After divorce, there is a possibility that a man can take back his former wife. From a verse in the same passage, Devarim 24:4, we learn a law that restricts such remarriage. The verse states that a man cannot remarry his former wife once she married someone else after the divorce. Again, Beit Shammai and Beit Hillel interpret differently. Beit Hillel argues that if divorce is sometimes reversible, it must be that a man can divorce his wife for other reasons than adultery. Beit Shammai argues that it is not accidental that the verse occurs in the context of a man who found in his wife a matter of immorality. Hence, it must deal with the case of a man who divorced his wife because he suspected her of adultery, but after the divorce, he gets convinced that the suspicion was incorrect.



It is a chilling thought, but the prophet Jeremiah applies the laws of divorce to the relationship between G-d and Israel: "I sent her away and gave her a bill of divorce." (Jeremia 3:8) As the divorce of Israel was mandatory, its reversal would seem very problematic. Indeed, Jeremiah says so explicitly: "If a man sent away his wife, and she went from him, and she was the wife of another man, shall he go back to her? Shall not that land be greatly polluted? But you have played harlot with many lovers; and yet you want to return to Me?

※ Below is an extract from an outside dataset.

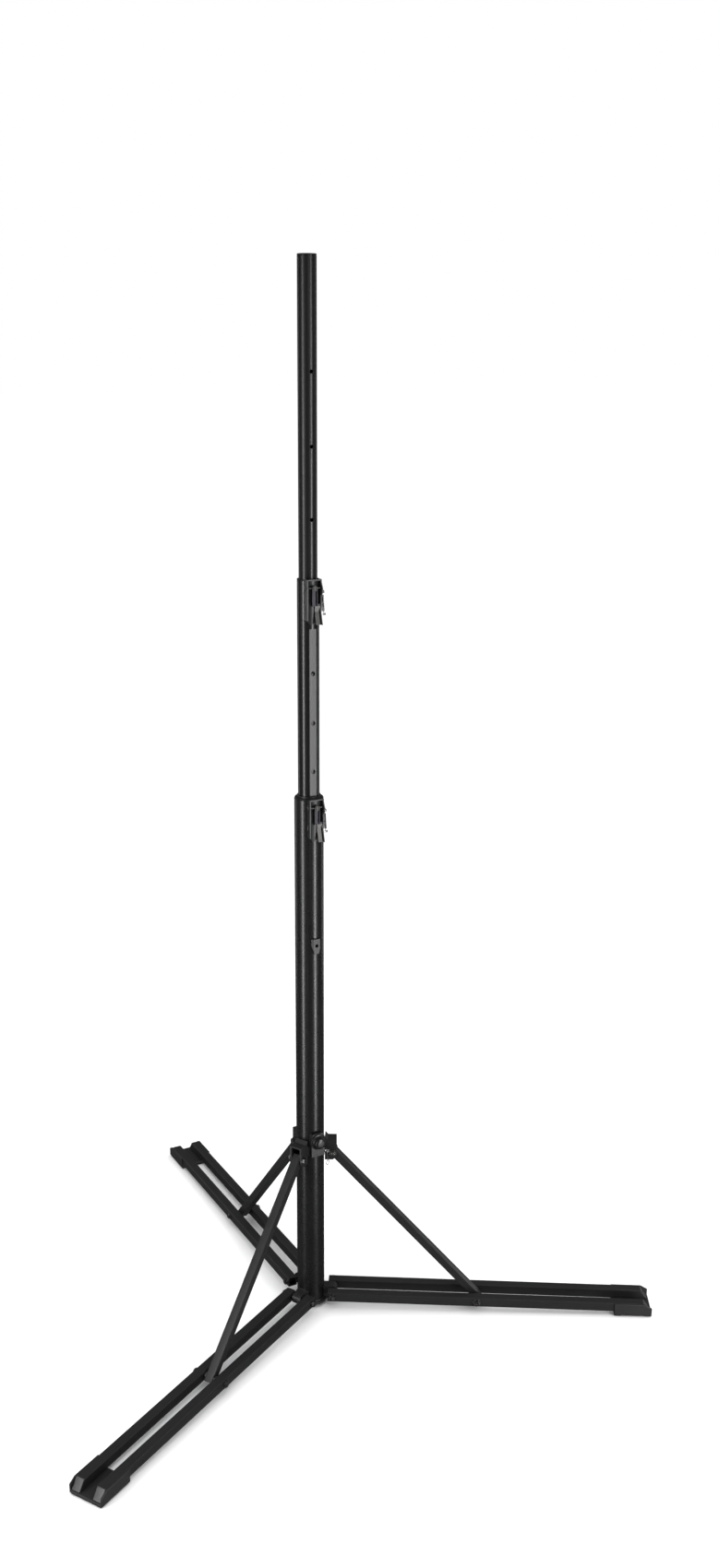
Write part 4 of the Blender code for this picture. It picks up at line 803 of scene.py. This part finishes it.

The words of Hashem." (Jeremiah 3:1)



Yet, we find in the same chapter of Jeremiah: "Return, misbehaving children, says Hashem, because I have taken you as a man takes a wife, and I will bring you one of a city and two of a family, and I will bring you to Zion." (Jeremiah 3:14)



In the Haftara for Ki Tetze, the prophet Isaiah says it all in one poetic statement: "For like a wife who had been forsaken, and with a melancholy spirit, Hashem will have called you, and like a wife of one's youth who had become despised - said your G-d. For but a brief moment have I forsaken you, and with abundant mercy shall I gather you in." (Isaiah 54:6-7)

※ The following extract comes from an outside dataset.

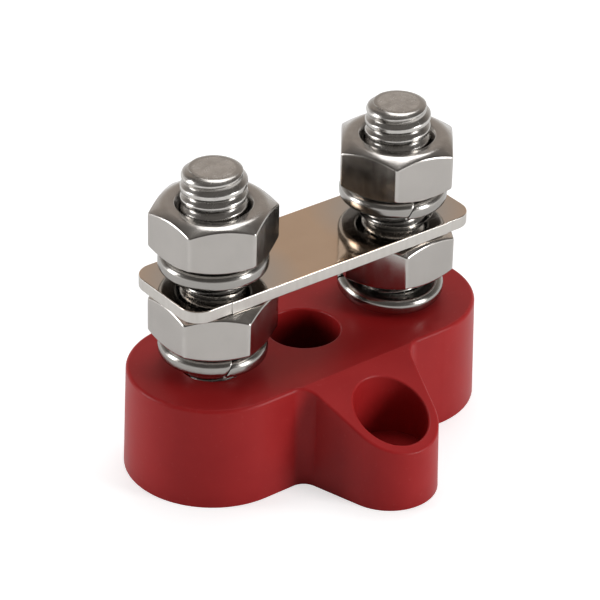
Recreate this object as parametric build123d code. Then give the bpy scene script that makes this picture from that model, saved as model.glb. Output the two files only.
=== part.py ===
from build123d import *
import math
import os

# Twin insulated stud bus bar: a red moulded base carries two upright studs, and a link bar joins them.
# Frame: the origin is on the underside, midway between the studs. X runs through both studs,
# Z is up and the screw ear points along -Y. Lengths are millimetres, angles are degrees.

# Studs: hexagon head bolts put in from below, so each head hides in a pocket of the base
stud_spacing = 34.8
thread_diameter = 10.0
stud_end_round = 1.3
stud_length = 40.0
head_across_flats = 17.0
head_height = 6.4
head_recess = 4.4

# Moulded base
base_end_radius = 13.5
base_height = 17.0
base_draft = 1.4
base_edge_round = 0.6
stud_hole_clearance = 0.05
pocket_clearance = 0.15

# Screw ear on the front of the base
ear_reach = 21.25
ear_tip_radius = 7.6
ear_side_taper = 16.0
ear_tip_height = 9.6
ear_root_round = 2.5
ear_edge_round = 0.45

# Fixing holes, one in the ear and one between the studs
screw_hole_radius = 2.25
screw_head_radius = 5.7
screw_floor_height = 5.6
screw_rim_round = 0.3

# Hexagon nuts
nut_across_flats = 17.0
nut_height = 8.0
nut_face_share = 0.895
nut_chamfer_angle = 30.0
nut_thread_clearance = 0.05
nut_countersink_width = 0.9
lower_nut_lift = 5.2
upper_nut_a_lift = 4.95
upper_nut_b_lift = 5.25

# Split spring washers, loose on the studs below each nut
washer_bore_play = 0.45
washer_width = 2.85
washer_thickness = 2.6
washer_edge_round = 0.55
washer_end_offset = 0.35
washer_gap = 0.15
washer_cut_angle = 25.0
washer_nut_clearance = 0.05

# Link bar, loose on the studs, so it sits a little off centre and askew on the lower nuts
bar_end_reach = 9.3
bar_width = 16.4
bar_thickness = 2.0
bar_corner_radius = 3.2
bar_punch_a = 7.0
bar_punch_b = 5.5
bar_end_step = 0.15
bar_hole_play = 0.75
bar_shift_x = 0.3
bar_shift_y = 0.3
bar_askew = -0.9

# Sizes that follow from the ones above
stud_x = {"a": -stud_spacing / 2, "b": stud_spacing / 2}
thread_radius = thread_diameter / 2
seat_height = head_recess + head_height
body_top_inset = base_height * math.tan(math.radians(base_draft))
body_top_half_width = base_end_radius - body_top_inset
ear_tip_y = -(ear_reach + ear_tip_radius)
washer_inner_radius = thread_radius + washer_bore_play
washer_outer_radius = washer_inner_radius + washer_width
bar_length = stud_spacing + 2 * bar_end_reach
bar_underside = base_height + lower_nut_lift + nut_height
bar_top = bar_underside + bar_thickness
nut_levels = {
    ("lower", "a"): base_height + lower_nut_lift,
    ("lower", "b"): base_height + lower_nut_lift,
    ("upper", "a"): bar_top + upper_nut_a_lift,
    ("upper", "b"): bar_top + upper_nut_b_lift,
}


class WasherPose:
    """How one washer hangs under its nut: its side shift, its droop towards -Y and its cut's bearing."""

    def __init__(self, shift_x, shift_y, droop, cut_bearing):
        self.shift_x = shift_x
        self.shift_y = shift_y
        self.droop = droop
        self.cut_bearing = cut_bearing


# The washers on stud b sit off centre, and its lower one hooks on the nut at the back and droops in front
washer_poses = {
    ("lower", "a"): WasherPose(0.0, 0.0, 0.0, 250.0),
    ("lower", "b"): WasherPose(-0.25, 0.2, 6.0, 150.0),
    ("upper", "a"): WasherPose(0.0, 0.0, 0.0, 60.0),
    ("upper", "b"): WasherPose(-0.25, 0.2, 0.0, 250.0),
}
nut_turns = {("lower", "a"): 27.1, ("lower", "b"): 2.8, ("upper", "a"): 31.8, ("upper", "b"): 50.6}


def base_outline(inset):
    """Plan of the base: a long round-ended body with one tapered ear, joined by hollow corners."""
    end_radius = base_end_radius - inset
    tip_radius = ear_tip_radius - inset
    body = SlotCenterToCenter(stud_spacing, 2 * end_radius)
    tip = Pos(0, -ear_reach) * Circle(tip_radius)
    taper = math.radians(ear_side_taper)
    touch_x = tip_radius * math.cos(taper)
    touch_y = -ear_reach - tip_radius * math.sin(taper)
    root_x = touch_x - touch_y * math.tan(taper)
    sides = Polygon(
        (-touch_x, touch_y), (touch_x, touch_y), (root_x, 0), (-root_x, 0), align=None
    )
    outline = body + tip + sides
    corner_x = touch_x - (touch_y + end_radius) * math.tan(taper)
    corners = outline.vertices().filter_by(
        lambda v: abs(v.Y + end_radius) < 0.01 and abs(abs(v.X) - corner_x) < 0.01
    )
    return fillet(corners, ear_root_round + inset)


def ear_cutter():
    """Everything above the ear's flat slope, which starts at the body's top edge and falls to the tip."""
    start = (-body_top_half_width, base_height)
    tip = (ear_tip_y, ear_tip_height)
    fall = (start[1] - tip[1]) / (start[0] - tip[0])
    far_y = ear_tip_y - ear_tip_radius
    far_z = base_height + fall * (far_y - start[0])
    wedge = Plane.YZ * Polygon(
        start, (far_y, far_z), (far_y, 2 * base_height), (start[0], 2 * base_height), align=None
    )
    return extrude(wedge, amount=stud_spacing, both=True)


def hexagon(across_flats, turn=0.0):
    """A hexagon by its width across flats; at no turn two of its corners lie along X."""
    return Rot(0, 0, turn) * RegularPolygon(across_flats / 2, 6, major_radius=False)


def screw_hole(y, top):
    """Cutter for one fixing: a through hole with a wide, flat-floored recess for the screw's head."""
    shank = Pos(0, y, 0) * Cylinder(screw_hole_radius, 3 * top)
    head_depth = 2 * top - screw_floor_height
    head = Pos(0, y, screw_floor_height) * Cylinder(
        screw_head_radius, head_depth, align=(Align.CENTER, Align.CENTER, Align.MIN)
    )
    return shank + head


def is_screw_rim(edge):
    """True for the two closed edges where the screw head recesses open on the top and on the slope."""
    box = edge.bounding_box()
    wide = abs(box.size.X - 2 * screw_head_radius) < 0.01
    return wide and box.min.Z > screw_floor_height + 0.1


def stud_hole(x):
    """Cutter for one stud: a close hole for the shank over a hexagon pocket for the head."""
    shank = Pos(x, 0, 0) * Cylinder(thread_radius + stud_hole_clearance, 3 * base_height)
    pocket = extrude(hexagon(head_across_flats + 2 * pocket_clearance, 30), amount=seat_height)
    return shank + Pos(x, 0, 0) * pocket


def rim_of(face):
    """The edges round a face, without the crease where the ear's slope leaves the body's flat top."""
    rim = []
    for edge in face.edges():
        start, end = edge @ 0, edge @ 1
        level = abs(start.Z - base_height) < 0.01 and abs(end.Z - base_height) < 0.01
        spans_ear = abs(start.X + end.X) < 0.01 and abs(start.Y + body_top_half_width) < 0.01
        if not (edge.geom_type == GeomType.LINE and level and spans_ear):
            rim.append(edge)
    return rim


def make_base():
    """Moulded insulator with drafted walls, two counterbored screw holes and a pocket under each stud."""
    underside = base_outline(0)
    top_plan = Pos(0, 0, base_height) * base_outline(body_top_inset)
    base = loft([underside.faces()[0], top_plan.faces()[0]], ruled=True)
    base -= ear_cutter()
    top = base.faces().sort_by(Axis.Z)[-1]
    base = fillet(rim_of(top), base_edge_round)
    planes = base.faces().filter_by(GeomType.PLANE)
    slope = planes.filter_by(lambda f: 0.1 < f.normal_at().Z < 0.99).sort_by(SortBy.AREA)[-1]
    base = fillet(rim_of(slope), ear_edge_round)
    for y in (0, -ear_reach):
        base -= screw_hole(y, base_height)
    rims = base.edges().filter_by(lambda e: is_screw_rim(e))
    base = fillet(rims, screw_rim_round)
    for x in stud_x.values():
        base -= stud_hole(x)
    return base


def make_stud():
    """Hexagon head bolt standing on its head, with the thread drawn as its plain outer cylinder."""
    upright = (Align.CENTER, Align.CENTER, Align.MIN)
    face_radius = nut_face_share * head_across_flats / 2
    reach = face_radius + head_height / math.tan(math.radians(nut_chamfer_angle))
    head = extrude(hexagon(head_across_flats, 30), amount=head_height)
    head &= Cone(face_radius, reach, head_height, align=upright)
    shank = Cylinder(thread_radius, head_height + stud_length, align=upright)
    end = shank.edges().filter_by(GeomType.CIRCLE).sort_by(Axis.Z)[-1]
    shank = fillet(end, stud_end_round)
    return Pos(0, 0, head_recess) * (head + shank)


def make_nut():
    """Hexagon nut with both faces chamfered, a wide countersink at each face and a plain thread bore."""
    face_radius = nut_face_share * nut_across_flats / 2
    slope = math.tan(math.radians(nut_chamfer_angle))
    half = nut_height / 2
    reach = face_radius + half / slope
    spindle = Polygon(
        (0, -half), (face_radius, -half), (reach, 0), (face_radius, half), (0, half), align=None
    )
    nut = Pos(0, 0, -half) * extrude(hexagon(nut_across_flats), amount=nut_height)
    nut &= revolve(Plane.XZ * spindle, Axis.Z)
    bore_radius = thread_radius + nut_thread_clearance
    nut -= Cylinder(bore_radius, 2 * nut_height)
    sink_radius = thread_radius + nut_countersink_width
    sink_depth = sink_radius - bore_radius
    sink = Cone(bore_radius, sink_radius, sink_depth, align=(Align.CENTER, Align.CENTER, Align.MAX))
    nut -= Pos(0, 0, half) * sink
    nut -= Pos(0, 0, -half) * Rot(180, 0, 0) * sink
    return Pos(0, 0, half) * nut


def make_washer():
    """Split ring of nearly square section whose slant-cut ends stand a little apart in height."""
    middle = (washer_inner_radius + washer_outer_radius) / 2
    width = washer_outer_radius - washer_inner_radius
    gap_turn = washer_gap / (2 * math.pi * middle)
    path = Helix(
        pitch=washer_end_offset / (1 - gap_turn), height=washer_end_offset, radius=middle
    )
    tilt = math.radians(washer_cut_angle)
    section = Plane(
        origin=path @ 0, x_dir=(1, 0, 0), z_dir=(0, math.cos(tilt), -math.sin(tilt))
    ) * RectangleRounded(width, washer_thickness / math.cos(tilt), washer_edge_round)
    ring = sweep(section, path=path, is_frenet=True)
    lift = washer_thickness / 2
    return Pos(0, 0, lift) * Rot(0, 0, math.degrees(math.pi * gap_turn)) * ring


def washer_place(level, side):
    """Place of one washer, hung so that its highest point just clears the nut above it."""
    pose = washer_poses[level, side]
    droop = math.radians(pose.droop)
    height = washer_thickness + washer_end_offset
    rise = washer_outer_radius * math.sin(droop) + height * math.cos(droop)
    z = nut_levels[level, side] - washer_nut_clearance - rise
    spot = Pos(stud_x[side] + pose.shift_x, pose.shift_y, z)
    return spot * Rot(pose.droop, 0, 0) * Rot(0, 0, pose.cut_bearing)


def make_bar():
    """Flat link with rounded corners; its punched ends are a hair narrower than its middle."""
    ends = RectangleRounded(bar_length, bar_width - 2 * bar_end_step, bar_corner_radius)
    middle = Rectangle(bar_length - bar_punch_a - bar_punch_b, bar_width)
    outline = ends + Pos((bar_punch_a - bar_punch_b) / 2, 0) * middle
    for x in stud_x.values():
        outline -= Pos(x, 0) * Circle(thread_radius + bar_hole_play)
    bar = extrude(outline, amount=bar_thickness)
    return Pos(bar_shift_x, bar_shift_y, bar_underside) * Rot(0, 0, bar_askew) * bar


def build_parts():
    """Every separate piece by its node's name, in its place."""
    parts = {"base": make_base(), "link_bar": make_bar()}
    stud = make_stud()
    nut = make_nut()
    washer = make_washer()
    for side, x in stud_x.items():
        parts[f"stud_{side}"] = Pos(x, 0, 0) * stud
        for level in ("lower", "upper"):
            turned_nut = Rot(0, 0, nut_turns[level, side]) * nut
            parts[f"{level}_nut_{side}"] = Pos(x, 0, nut_levels[level, side]) * turned_nut
            parts[f"{level}_washer_{side}"] = washer_place(level, side) * washer
    return parts


os.makedirs("parts", exist_ok=True)
for name, shape in build_parts().items():
    export_step(shape, f"parts/{name}.step")
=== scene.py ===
import math

import bmesh
import bpy
from mathutils import Matrix, Vector


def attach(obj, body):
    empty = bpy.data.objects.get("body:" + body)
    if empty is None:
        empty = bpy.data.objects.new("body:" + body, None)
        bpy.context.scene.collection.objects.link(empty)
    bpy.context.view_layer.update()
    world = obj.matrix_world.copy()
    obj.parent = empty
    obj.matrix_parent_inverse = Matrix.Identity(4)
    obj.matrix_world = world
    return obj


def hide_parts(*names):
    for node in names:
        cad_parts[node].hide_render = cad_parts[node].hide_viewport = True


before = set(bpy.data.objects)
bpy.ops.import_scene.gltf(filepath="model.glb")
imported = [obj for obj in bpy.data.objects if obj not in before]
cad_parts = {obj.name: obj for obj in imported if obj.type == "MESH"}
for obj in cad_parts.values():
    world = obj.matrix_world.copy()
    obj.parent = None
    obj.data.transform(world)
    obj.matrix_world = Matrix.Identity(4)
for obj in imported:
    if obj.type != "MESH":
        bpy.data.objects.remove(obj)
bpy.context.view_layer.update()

# Sizes in millimetres and angles in degrees, as in the part's source
MM = 0.001
STUD_X = {"a": -17.4, "b": 17.4}
LEVELS = ("lower", "upper")

# Nuts: height of each underside above the floor, and how far each is turned about its stud
NUT_UNDERSIDE = {("lower", "a"): 22.2, ("lower", "b"): 22.2, ("upper", "a"): 37.15, ("upper", "b"): 37.45}
NUT_TURN = {("lower", "a"): 27.1, ("lower", "b"): 2.8, ("upper", "a"): 31.8, ("upper", "b"): 50.6}
ACROSS_FLATS = 17.0
NUT_HEIGHT = 8.0
NUT_FACE_RADIUS = 7.6
NUT_CORNER_ROUND = 0.45
NUT_THREAD_PLAY = 0.12
NUT_SEAM = 0.01
SINK_RADIUS = 5.9
SINK_DEPTH = 0.9
CHAMFER = math.tan(math.radians(30))

# How far a nut's roundings run back and ahead: countersink's foot, countersink's rim, face's rim, side's rim
NUT_ROUNDS = [(0.1, 0.1), (0.15, 0.15), (0.7, 0.6), (0.3, 0.35)]

# A nut is worn beyond its rim radius, and beyond its side radius only within some degrees of a corner
NUT_WEAR = 0.3
NUT_RIM_RADIUS = NUT_FACE_RADIUS - 0.7
NUT_SIDE_RADIUS = NUT_FACE_RADIUS + 0.6
NUT_WORN_CORNER = 3.0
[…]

How can the above verses be reconciled? If there was an obligatory divorce, how can there be a return? Maybe the term "misbehaving children" in Jeremiah 3:14 is a clue. Hashem does not punish the children for the sins of the fathers. Every generation is judged independently. The obligatory divorce was for one generation only. Hence we find that the exiles to Babylon could not return, but their children could, after seventy years (Jeremiah 29:10). The punishment for the fathers became a test for the children that would prove to be very hard.



After the divorce of seventy years, Hashem was, as it were, anxiously waiting for His bride to return out of love. The exiles of Babylon should have answered the clear prophetic calling by returning en masse, immediately after the seventy years. Had they done so, also the ten tribes exiled by Sancheriv would have returned, and the words of the prophet would have been realized in full: "In those days, the house of Yehuda will walk with the house of Israel, and they shall come together out of the land of the north to the Land that I gave as an inheritance to your fathers." (Jeremiah 3:18) The physical return of a united Israel would have opened the gates of Heaven, and would have brought the final redemption. In the words of our sages, the Temple would never have been destroyed again (Shir HaShirim Rabbah).



The failure to return out of love at the desired time caused the greatest drama of history. The world lost the manifest presence of the Divine. Israel lost ten of its tribes and Judaism became a shadow of itself, without prophecy, the Temple and the Sanhedrin. Falsehoods like Christianity, Islam and hedonism were given the power to sweep the world and plague Israel in a very long exile. Why was all this decreed? There cannot be a full answer. However, one aspect of the answer may be that the long exile was to be a test to remove the Divine suspicion, as it were, which was raised by the failure to return en masse after seventy years.



The Law says that a man who gets convinced of the righteousness of his former wife when he sees her remaining faithful even after divorce can take her back. In fact, he should take her back, because we know that Hashem will act the same way towards Israel. Israel has passed the test of the long exile. Twenty centuries of Jewish refusal to serve the falsehoods of the world brought atonement. Even in the absence of complete teshuva, the suspicion has been removed.



From the dramatic consequences of the original failure to return to the Land, we can understand how equally dramatic will be consequences of the return to the Land that we merit witnessing. How blessed are those who return out of love. They will be credited for gathering the tribes of Israel, for restoring the kingdom of Israel, for destroying the world's falsehoods, for establishing the Sanhedrin, for bringing back prophecy and for building the Holy Temple.